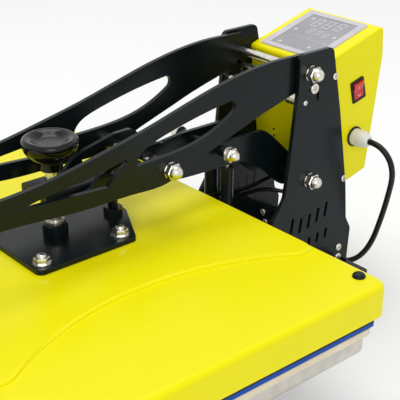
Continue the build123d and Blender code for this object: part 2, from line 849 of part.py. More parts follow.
fasteners([rod(arm_outside + 9, front_pin, pin_radius)], "arm_pins")
sleeve_gap = 1
pin_sleeve = collar(arm_x - carrier_outside - sleeve_gap, 10, pin_radius)
fasteners(
    both_sides(pin_sleeve, carrier_outside + sleeve_gap, front_pin)
    + both_sides(collar(washer_thick, 10.4, pin_radius), arm_outside, front_pin),
    "pin_sleeves",
)
fasteners(both_sides(cap_nut(19, 8, pin_radius), arm_outside + washer_thick, front_pin), "arm_cap_nuts")

# Handle bar across the arms' front ends, with two closed grips

bar_radius = 11
bar_half = 146
with BuildPart() as handle_bar:
    with BuildSketch(side(-bar_half)):
        with Locations(handle_bar_at):
            Circle(bar_radius)
            Circle(bar_radius - 2, mode=Mode.SUBTRACT)
    extrude(amount=2 * bar_half)
save(handle_bar, "handle_bar")
with BuildPart() as handle_grip:
    with BuildSketch(Plane.YZ):
        Circle(15.5)
    extrude(amount=bar_half + 5 - arm_outside - 4)
    fillet(handle_grip.faces().sort_by(Axis.X)[-1].edges(), 4)
    fillet(handle_grip.faces().sort_by(Axis.X)[0].edges(), 2)
    with BuildSketch(Plane.YZ):
        Circle(bar_radius)
    extrude(amount=bar_half - arm_outside - 4, mode=Mode.SUBTRACT)
fasteners(both_sides(handle_grip.part, arm_outside + 4, handle_bar_at), "handle_grips")

# Control box: a wedge-shaped shell with its base, and the sealed parts inside

box_wall = 2
box_profile = [
    (388, 140, 4),
    (*panel_low, 6),
    (*panel_high, 6),
    (484.79, 318, 30),
    (464, 159, 4),
]
with BuildPart() as box_cavity:
    with BuildSketch(side(-box_half + box_wall)):
        with BuildLine():
            rounded(box_profile)
        make_face()
        offset(amount=-box_wall, mode=Mode.REPLACE)
    extrude(amount=2 * (box_half - box_wall))
switch_frame = Plane(
    origin=(box_half, screw_y + switch_at[0], switch_at[1]),
    x_dir=(0, cos(radians(switch_turn)), sin(radians(switch_turn))),
    z_dir=(1, 0, 0),
)
with BuildPart() as control_housing:
    with BuildSketch(side(-box_half)):
        with BuildLine():
            rounded(box_profile)
        make_face()
    extrude(amount=2 * box_half)
    fillet(control_housing.faces().sort_by(Axis.X)[-1].edges(), 2.5)
    fillet(control_housing.faces().sort_by(Axis.X)[0].edges(), 2.5)
    add(box_cavity.part, mode=Mode.SUBTRACT)
    with BuildSketch(switch_frame.offset(-4)):
        Rectangle(22, 28)
    extrude(amount=6, mode=Mode.SUBTRACT)
    with BuildSketch(facing_front(380)):
        with Locations((0, heater_in)):
            Circle(cable_radius + 0.4)
    extrude(amount=-14, mode=Mode.SUBTRACT)
    with BuildSketch(flat(138)):
        with Locations((0, sensor_in)):
            Circle(cable_radius + 0.4)
    extrude(amount=14, mode=Mode.SUBTRACT)
save(control_housing, "control_housing")

# Tilted control panel: its frame and its window

panel_slope = atan2(panel_high[1] - panel_low[1], panel_high[0] - panel_low[0])
panel_plane = Plane(
    origin=(0, screw_y + (panel_low[0] + panel_high[0]) / 2, (panel_low[1] + panel_high[1]) / 2),
    x_dir=(1, 0, 0),
    z_dir=(0, -sin(panel_slope), cos(panel_slope)),
)
frame_at = (-3, -1)
frame_size = (104, 102)
window_at = (-2.4, -1.5)
window_size = (82, 85)
with BuildPart() as panel_frame:
    with BuildSketch(panel_plane):
        with Locations(frame_at):
            RectangleRounded(*frame_size, 4)
        with Locations(window_at):
            RectangleRounded(*window_size, 2, mode=Mode.SUBTRACT)
    extrude(amount=1.8)
    chamfer(panel_frame.faces().sort_by(Axis(panel_plane.origin, panel_plane.z_dir))[-1].outer_wire().edges(), 0.5)
save(panel_frame, "panel_frame")
with BuildPart() as display_window:
    with BuildSketch(panel_plane):
        with Locations(window_at):
            RectangleRounded(*window_size, 2)
    extrude(amount=1.2)
save(display_window, "display_window")

# Rocker switch: its bezel and its rocker, which tips about a line across the bezel

rocker_radius = 12
with BuildPart() as switch_bezel:
    with BuildSketch(switch_frame):
        RectangleRounded(25, 31, 2)
    extrude(amount=2.4)
    fillet(switch_bezel.faces().sort_by(Axis.X)[-1].edges(), 1)
    with BuildSketch(switch_frame.offset(-16)):
        Rectangle(21.6, 27.6)
    extrude(amount=16)
    with BuildSketch(switch_frame.offset(-13)):
        Rectangle(18.6, 24.8)
    extrude(amount=20, mode=Mode.SUBTRACT)
save(switch_bezel, "switch_bezel")
rocker_plane = Plane(origin=switch_frame.origin, x_dir=switch_frame.y_dir, z_dir=switch_frame.x_dir)
with BuildPart() as rocker_button:
    with BuildSketch(rocker_plane.offset(-9)):
        Circle(rocker_radius)
        with BuildLine():
            Polyline((-14, 1.6), (0, 2.2), (14, 6.4), (14, -8), (-14, -8), close=True)
        make_face(mode=Mode.INTERSECT)
    extrude(amount=18)
save(rocker_button, "rocker_button")

# Control board under the panel, with its relay, on four spacers

with BuildPart() as control_board:
    with BuildSketch(panel_plane.offset(-14)):
        Rectangle(100, 70)
    extrude(amount=1.6)
    with BuildSketch(panel_plane.offset(-14)):
        with Locations((-20, 10)):
            Rectangle(30, 28)
        with Locations((26, -14)):
            Rectangle(20, 16)
    extrude(amount=-22)
    with BuildSketch(panel_plane.offset(-13)):
        with GridLocations(90, 60, 2, 2):
            Circle(3)
    extrude(amount=13 - box_wall)
save(control_board, "control_board")

# Gland of the mains cord: a round nylon nut with a domed end

gland_plane = Plane(origin=(box_half, screw_y + gland_at[0], gland_at[1]), x_dir=(1, 0, 0), z_dir=(0, -1, 0))
with BuildPart() as cord_gland:
    with BuildSketch(gland_plane):
        with BuildLine():
            Line((0, 0), (0, 11.8))
            Line((0, 11.8), (12, 11.8))
            Spline((12, 11.8), (21, 10), (gland_length, cord_radius + 1.5), tangents=[(1, 0), (0.4, -1)])
            Line((gland_length, cord_radius + 1.5), (gland_length, 0))
            Line((gland_length, 0), (0, 0))
        make_face()
    revolve(axis=Axis(gland_plane.origin, (1, 0, 0)))
save(cord_gland, "cord_gland")


# A route's path: straight runs joined by arcs as large as the runs allow

def point(x, y, z):
    return Vector(x, screw_y + y, z)


def corner_radii(route):
    radii = []
    for before, here, after in zip(route, route[1:], route[2:]):
        turn = radians((here - before).get_angle(after - here))
        shorter = min((here - before).length, (after - here).length)
        radii.append(0.45 * shorter / tan(turn / 2))
    return radii


def laid_cord(route, radius, title):
    radii = corner_radii(route)
    with BuildPart() as piece:
        with BuildLine() as path:
            FilletPolyline(*route, radius=radii)
        with BuildSketch(Plane(origin=route[0], z_dir=route[1] - route[0])):
            Circle(radius)
        sweep(path=path.line)
    length = path.wire().length
    print(title, "length", round(length, 1), "radii", [round(r) for r in radii])
    print(title, "volume over section times length", round(piece.part.volume / (pi * radius**2 * length), 4))
    return piece.part, length


# Heater cable and sensor cable from the cover's rear wall, between the struts, to the control box

heater_stops = [(218.2, 162), (236, 162), (258, 158), (281, 154), (306, 153), (331, 154.5)]
heater_stops += [(361, heater_in), (391, heater_in)]
sensor_stops = [(218.2, 150), (236, 150), (258, 147.5), (281, 145.5), (304, 145), (326, 143.5), (350, 137)]
sensor_stops += [(373, 126.5), (396, 120), (409, 124.7), (sensor_in, 136.1), (sensor_in, 151)]
cables = []
for stops in (heater_stops, sensor_stops):
    cables.append(laid_cord([point(0, y, z) for y, z in stops], cable_radius, "cable")[0])
fasteners(cables, "heater_cables")

# Mains cord, first stretch: out of the gland, down behind the press and along the bench to the coil

ground = cord_radius + 0.05
coil_middle = coil_across / 2
coil_outer = coil_middle + coil_pitch * coil_turns / 2
coil_inner = coil_middle - coil_pitch * coil_turns / 2
coil_start = point(coil_centre[0] + 2 * cord_radius, coil_centre[1] - coil_outer, ground)
cord_route = [
    point(box_half + gland_length, *gland_at),
    point(106.5, 436, 213.5),
    point(118, 437, 208.5),
    point(126, 440, 198.5),
    point(129, 444, 185.5),
    point(127.5, 449, 167.5),
    point(120, 454, 144),
    point(111.5, 458, 116),
    point(101.5, 461, 86),
    point(92, 462.5, 58),
    point(80, 462, 34),
    point(65, 459.5, 16),
    point(46, 456, 6.5),
    point(22, 451.5, ground),
    point(-6, 448, ground),
    point(-36, 446.6, ground),
    point(-58, coil_centre[1] - coil_outer, ground),
    coil_start,
]
free_cord, free_length = laid_cord(cord_route, cord_radius, "power_cord")
fasteners([free_cord], "power_cord")


# Coil: a spiral inwards on the bench, a climb of one layer in half a turn, and a spiral outwards above

def coil_point(turned):
    inward = 2 * pi * coil_turns
    rate = coil_pitch / (2 * pi)
    if turned <= inward:
        distance = coil_outer - rate * turned
        height = ground
    elif turned <= inward + pi:
        climb = (turned - inward) / pi
        distance = coil_inner - rate * pi * climb * (1 - climb)
        height = ground + layer_gap * climb**2 * (3 - 2 * climb)
    else:
        distance = coil_inner + rate * (turned - inward - pi)
        height = ground + layer_gap
    angle = -pi / 2 - turned
    return point(coil_centre[0] + distance * cos(angle), coil_centre[1] + distance * sin(angle), height)


def coil_direction(turned):
    step = 1e-4
    return (coil_point(turned + step) - coil_point(turned - step)).normalized()


def biarc(start, leaving, end, arriving):
    across = end - start
    both = leaving + arriving
    spread = 2 * (1 - leaving.dot(arriving))
    reach = (sqrt(across.dot(both) ** 2 + spread * across.dot(across)) - across.dot(both)) / spread
    middle = (start + end + (leaving - arriving) * reach) / 2
    halfway = (end - arriving * reach) - (start + leaving * reach)
    TangentArc(start, middle, tangent=leaving)
    TangentArc(middle, end, tangent=halfway)


quarter = pi / 2
quarters = round((2 * coil_turns + 0.5) * 4)
tail_length = 40
with BuildPart() as cord_coil:
    with BuildLine() as coil_path:
        here = coil_point(0)
        way = Vector(-1, 0, 0)
        Line(coil_start, here)
        for index in range(quarters):
            there = coil_point((index + 1) * quarter)
            next_way = coil_direction((index + 1) * quarter)
            if index == quarters - 1:
                next_way = Vector(next_way.X, next_way.Y, 0).normalized()
            biarc(here, way, there, next_way)
            here = there
            way = next_way
        tail_end = here + way * tail_length
        Line(here, tail_end)
    with BuildSketch(Plane(origin=coil_start, z_dir=(-1, 0, 0))):
        Circle(cord_radius)
    sweep(path=coil_path.line)
save(cord_coil, "cord_coil")
coil_length = coil_path.wire().length
samples = [coil_path.wire().position_at(index / 1200) for index in range(1201)]
least = min(
    (a - b).length
    for index, a in enumerate(samples)
    for b in samples[index + 60:]
)
print("coil length", round(coil_length, 1), "least gap to itself", round(least - 2 * cord_radius, 2))
print("coil volume over section times length",
      round(cord_coil.part.volume / (pi * cord_radius**2 * coil_length), 4))

# Plug at the coil's end: a moulded body with a tapered neck, two flat blades and a round earth pin

plug_plane = Plane(origin=tail_end, x_dir=way.cross(Vector(0, 0, 1)), z_dir=way)
plug_height = ground + layer_gap - 0.05
with BuildPart() as cord_plug:
    with BuildSketch(plug_plane):
        Circle(cord_radius + 1)
    with BuildSketch(plug_plane.offset(16)):
        Circle(8)
    loft()
    with BuildSketch(plug_plane.offset(16)):
        RectangleRounded(28, 2 * plug_height, 7)
    extrude(amount=26)
    fillet(cord_plug.edges().group_by(Axis(plug_plane.origin, way))[-1], 1.5)
    with BuildSketch(plug_plane.offset(42)):
        with Locations((6.35, 0), (-6.35, 0)):
            Rectangle(1.6, 6.4)
    extrude(amount=17)
    with BuildSketch(plug_plane.offset(42)):
        with Locations((0, -8)):
            Circle(2.4)
    extrude(amount=19)
save(cord_plug, "cord_plug")
print("whole cord", round(free_length + coil_length), "mm")
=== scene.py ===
# %% [markdown]
# # A slide-out heat press
# The press is a machine of laser-cut and folded steel: a yellow cover over its heated plate, long black handle
# arms, a knob that sets the pressure and a control box at the rear. Its rigid parts are already modelled in CAD.
# In this lesson Blender gives them their finishes, and makes what CAD is poor at: the cord, the two cables, the
# silicone pad and the small marks.

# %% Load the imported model
import math

import bmesh
import bpy
from mathutils import Matrix, Vector


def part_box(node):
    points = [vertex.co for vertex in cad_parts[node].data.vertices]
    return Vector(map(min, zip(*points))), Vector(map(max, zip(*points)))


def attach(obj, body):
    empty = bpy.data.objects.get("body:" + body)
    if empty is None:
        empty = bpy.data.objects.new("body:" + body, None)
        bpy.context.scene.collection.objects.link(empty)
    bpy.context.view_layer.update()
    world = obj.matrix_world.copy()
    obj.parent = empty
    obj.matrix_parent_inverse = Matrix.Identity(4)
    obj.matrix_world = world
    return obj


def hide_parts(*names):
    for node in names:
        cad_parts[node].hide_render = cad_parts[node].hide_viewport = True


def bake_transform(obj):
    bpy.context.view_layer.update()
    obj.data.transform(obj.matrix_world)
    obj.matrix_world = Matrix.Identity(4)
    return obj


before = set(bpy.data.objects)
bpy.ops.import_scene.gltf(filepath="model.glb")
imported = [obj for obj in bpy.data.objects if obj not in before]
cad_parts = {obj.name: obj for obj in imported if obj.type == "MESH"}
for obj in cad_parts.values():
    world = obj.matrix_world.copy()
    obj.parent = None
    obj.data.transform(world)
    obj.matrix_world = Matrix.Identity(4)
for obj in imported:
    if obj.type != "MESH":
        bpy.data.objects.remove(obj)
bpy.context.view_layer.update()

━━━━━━

**Work to do**
Beginning with the line containing "# Plug at the" and ending with the line containing "cad_parts[node].hide_render = cad_parts[node].hide_viewport", extract those lines exactly from the listing above, and only those.

**Exercise solution**
# Plug at the coil's end: a moulded body with a tapered neck, two flat blades and a round earth pin

plug_plane = Plane(origin=tail_end, x_dir=way.cross(Vector(0, 0, 1)), z_dir=way)
plug_height = ground + layer_gap - 0.05
with BuildPart() as cord_plug:
    with BuildSketch(plug_plane):
        Circle(cord_radius + 1)
    with BuildSketch(plug_plane.offset(16)):
        Circle(8)
    loft()
    with BuildSketch(plug_plane.offset(16)):
        RectangleRounded(28, 2 * plug_height, 7)
    extrude(amount=26)
    fillet(cord_plug.edges().group_by(Axis(plug_plane.origin, way))[-1], 1.5)
    with BuildSketch(plug_plane.offset(42)):
        with Locations((6.35, 0), (-6.35, 0)):
            Rectangle(1.6, 6.4)
    extrude(amount=17)
    with BuildSketch(plug_plane.offset(42)):
        with Locations((0, -8)):
            Circle(2.4)
    extrude(amount=19)
save(cord_plug, "cord_plug")
print("whole cord", round(free_length + coil_length), "mm")
=== scene.py ===
# %% [markdown]
# # A slide-out heat press
# The press is a machine of laser-cut and folded steel: a yellow cover over its heated plate, long black handle
# arms, a knob that sets the pressure and a control box at the rear. Its rigid parts are already modelled in CAD.
# In this lesson Blender gives them their finishes, and makes what CAD is poor at: the cord, the two cables, the
# silicone pad and the small marks.

# %% Load the imported model
import math

import bmesh
import bpy
from mathutils import Matrix, Vector


def part_box(node):
    points = [vertex.co for vertex in cad_parts[node].data.vertices]
    return Vector(map(min, zip(*points))), Vector(map(max, zip(*points)))


def attach(obj, body):
    empty = bpy.data.objects.get("body:" + body)
    if empty is None:
        empty = bpy.data.objects.new("body:" + body, None)
        bpy.context.scene.collection.objects.link(empty)
    bpy.context.view_layer.update()
    world = obj.matrix_world.copy()
    obj.parent = empty
    obj.matrix_parent_inverse = Matrix.Identity(4)
    obj.matrix_world = world
    return obj


def hide_parts(*names):
    for node in names:
        cad_parts[node].hide_render = cad_parts[node].hide_viewport = True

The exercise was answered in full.